В России с её бесконечными и разнообразными грибными угодьями понимали толк в употреблении этих даров природы. Продолжая рассказ о московском чудаке, Осоргин писал: «Очень любил грибы камер-юнкер. Любил белый гриб в сметане, ценил солёный груздь, уважал и подгруздь1, обожал бутылочный рыжик2, смаковал опёнка, отдавал должное подосиновику и подберёзовику, особенно если суп из них приправить луком и перцем до крайности, да не пожалеть и лаврового листа. Хорош, хоть и неказист, сморчок — гриб ранний. Трюфель дорог, но ароматен, и ищут его при помощи опытной свиньи. Первым в России стал есть шампиньоны именно камер-юнкер Рококо; до него этот гриб почитался поганым. А то вдруг набрасывался на лисичку в масле, хорошо прожаренную, на зубе хрустящую. Умелый повар сделает чудесное блюдо не только из валуя-кульбика3, но и даже из будто бы презренной акулининой губы4. На любителя — сыроежка в сыром виде, с перчиком и тёртым хреном. Моховик, поддубник, зайчонок5 — всем хорошо известны. В наши дни один профессор доказал, что можно есть и мухоморы, если их выварить в уксусе, и съел целый фунт во время лекции о грибах, — но скончался, бедняга, в судорогах.

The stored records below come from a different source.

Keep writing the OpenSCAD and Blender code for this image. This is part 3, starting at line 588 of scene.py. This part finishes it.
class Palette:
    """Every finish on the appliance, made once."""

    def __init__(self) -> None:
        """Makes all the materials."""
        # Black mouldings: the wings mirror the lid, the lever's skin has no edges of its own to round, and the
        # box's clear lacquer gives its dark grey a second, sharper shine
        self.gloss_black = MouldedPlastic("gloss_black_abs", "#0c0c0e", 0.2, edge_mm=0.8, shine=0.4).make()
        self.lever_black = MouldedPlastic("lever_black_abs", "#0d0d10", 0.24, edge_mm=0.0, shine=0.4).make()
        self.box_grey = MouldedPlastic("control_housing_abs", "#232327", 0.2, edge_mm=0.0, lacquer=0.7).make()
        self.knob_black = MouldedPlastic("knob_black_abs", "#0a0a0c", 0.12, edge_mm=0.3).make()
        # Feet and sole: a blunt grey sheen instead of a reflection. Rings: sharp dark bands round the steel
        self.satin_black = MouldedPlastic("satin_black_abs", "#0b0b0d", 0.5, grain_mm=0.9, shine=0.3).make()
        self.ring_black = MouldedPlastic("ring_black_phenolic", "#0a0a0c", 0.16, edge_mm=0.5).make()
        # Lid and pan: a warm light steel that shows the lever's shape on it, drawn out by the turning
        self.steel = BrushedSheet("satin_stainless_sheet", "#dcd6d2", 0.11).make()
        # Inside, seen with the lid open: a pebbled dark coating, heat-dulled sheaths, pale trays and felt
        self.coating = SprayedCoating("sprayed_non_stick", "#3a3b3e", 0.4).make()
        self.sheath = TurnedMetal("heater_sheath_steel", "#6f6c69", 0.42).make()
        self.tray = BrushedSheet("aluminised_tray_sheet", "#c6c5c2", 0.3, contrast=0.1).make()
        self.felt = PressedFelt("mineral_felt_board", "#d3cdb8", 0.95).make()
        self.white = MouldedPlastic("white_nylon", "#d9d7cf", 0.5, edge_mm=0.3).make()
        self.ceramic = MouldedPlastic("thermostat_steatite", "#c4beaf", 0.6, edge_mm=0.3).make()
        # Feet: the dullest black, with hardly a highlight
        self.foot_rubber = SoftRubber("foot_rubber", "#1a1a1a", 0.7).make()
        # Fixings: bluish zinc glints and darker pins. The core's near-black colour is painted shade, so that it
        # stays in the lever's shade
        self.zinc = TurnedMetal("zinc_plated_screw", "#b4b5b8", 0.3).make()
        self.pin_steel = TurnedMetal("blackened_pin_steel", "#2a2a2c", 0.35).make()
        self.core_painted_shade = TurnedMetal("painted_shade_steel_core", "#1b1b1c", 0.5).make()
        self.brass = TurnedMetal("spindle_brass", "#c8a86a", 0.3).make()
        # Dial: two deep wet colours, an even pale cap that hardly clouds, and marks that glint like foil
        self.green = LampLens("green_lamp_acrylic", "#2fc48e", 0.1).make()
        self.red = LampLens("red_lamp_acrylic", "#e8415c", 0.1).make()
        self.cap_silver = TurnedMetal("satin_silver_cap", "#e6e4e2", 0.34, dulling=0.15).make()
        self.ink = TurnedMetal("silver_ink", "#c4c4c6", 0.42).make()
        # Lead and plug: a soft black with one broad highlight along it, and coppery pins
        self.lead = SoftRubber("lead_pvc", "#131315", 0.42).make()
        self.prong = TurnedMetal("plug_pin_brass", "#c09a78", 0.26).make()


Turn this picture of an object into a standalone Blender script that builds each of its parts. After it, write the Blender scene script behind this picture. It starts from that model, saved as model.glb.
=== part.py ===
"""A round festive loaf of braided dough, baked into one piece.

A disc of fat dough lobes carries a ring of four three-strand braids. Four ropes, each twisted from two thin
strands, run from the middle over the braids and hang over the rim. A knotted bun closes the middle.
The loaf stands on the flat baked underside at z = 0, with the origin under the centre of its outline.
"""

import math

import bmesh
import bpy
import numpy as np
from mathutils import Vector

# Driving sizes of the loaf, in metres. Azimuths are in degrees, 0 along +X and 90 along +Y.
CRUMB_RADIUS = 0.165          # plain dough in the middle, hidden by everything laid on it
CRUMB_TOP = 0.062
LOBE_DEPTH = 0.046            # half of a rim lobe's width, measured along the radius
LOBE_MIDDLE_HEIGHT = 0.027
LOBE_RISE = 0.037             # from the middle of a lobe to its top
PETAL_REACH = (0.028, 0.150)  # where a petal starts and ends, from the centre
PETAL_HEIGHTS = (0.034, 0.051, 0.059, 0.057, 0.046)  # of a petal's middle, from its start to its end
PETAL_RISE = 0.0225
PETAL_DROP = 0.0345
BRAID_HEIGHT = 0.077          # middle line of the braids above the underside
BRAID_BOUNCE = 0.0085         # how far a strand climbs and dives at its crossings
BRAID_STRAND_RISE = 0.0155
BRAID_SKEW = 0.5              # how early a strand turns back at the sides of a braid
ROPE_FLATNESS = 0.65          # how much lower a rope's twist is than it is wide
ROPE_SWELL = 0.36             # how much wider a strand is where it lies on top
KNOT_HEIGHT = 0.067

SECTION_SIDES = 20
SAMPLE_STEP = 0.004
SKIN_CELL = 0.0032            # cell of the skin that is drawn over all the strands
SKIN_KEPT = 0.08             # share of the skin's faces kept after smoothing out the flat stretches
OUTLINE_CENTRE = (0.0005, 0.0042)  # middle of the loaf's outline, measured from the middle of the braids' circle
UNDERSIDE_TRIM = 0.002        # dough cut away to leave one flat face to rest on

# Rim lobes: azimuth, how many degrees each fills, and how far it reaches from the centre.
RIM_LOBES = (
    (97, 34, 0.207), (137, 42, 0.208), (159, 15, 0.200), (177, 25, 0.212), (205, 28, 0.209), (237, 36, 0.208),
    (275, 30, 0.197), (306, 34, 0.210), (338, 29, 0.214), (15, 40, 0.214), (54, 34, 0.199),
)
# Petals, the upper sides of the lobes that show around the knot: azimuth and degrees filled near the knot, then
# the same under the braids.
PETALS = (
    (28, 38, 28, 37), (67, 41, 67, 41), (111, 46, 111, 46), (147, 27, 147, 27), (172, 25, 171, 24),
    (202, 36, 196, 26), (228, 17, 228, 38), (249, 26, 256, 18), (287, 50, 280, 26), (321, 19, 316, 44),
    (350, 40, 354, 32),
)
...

1 Подгрузди — сыроежки, внешне похожие на грузди. Главное отличие от груздей — отсутствие млечного сока.
2 Бутылочные рыжики — грибы, размер которых позволял проходить в горлышко бутылки, где их мариновали.
3 Кульбик — синоним гриба валуй.
4 Акулинина губа — один из видов свинушек. Губами называли пластинчатые грибы (грузди, рыжики, свинушки и т. д.) потому, что края их шляпок действительно похожи на губы.